Where regimes are murderous, we would engage fully capable UN military assets with a Chapter VII mandate as trouble builds, not after the fact. To stanch the flow of Chinese capital to the most grotesque regimes, the West's trade and financial institutions would positively enlist China's pragmatic self-interest – in economic, environmental, technological, and trade terms – to support humanitarian outcomes.
Eradicating abject poverty is not a utopian goal; it's the basis for self-sustaining growth. It doesn't mean solving the entire world's problems. It demands that we focus our attention and resources to ensure the survival and progress of the very worst off.
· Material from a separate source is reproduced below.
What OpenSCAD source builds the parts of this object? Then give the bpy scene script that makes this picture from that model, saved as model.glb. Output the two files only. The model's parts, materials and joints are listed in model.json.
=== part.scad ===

Acting on the conviction that every life is of equal value is as close as your desktop. Enlist the sustainable performance of small enterprise through micro-credit at sites such as kiva.org and opportunity.org. Changingthepresent.org and globalgiving.com let you buy a friend or loved one a small stake in, say, a clean water project in Mozambique. And it's remarkable how sites such as ONE.org are driving awareness.
To the thousands who give of their time and skills where it most matters, working in some of the most dangerous places in the world, we are all in your debt. And to the citizens of these struggling nations, we know you deserve and are capable of better. Please, tell the rest of us what works. Let us know how we can become a more informed and effective community of conscience.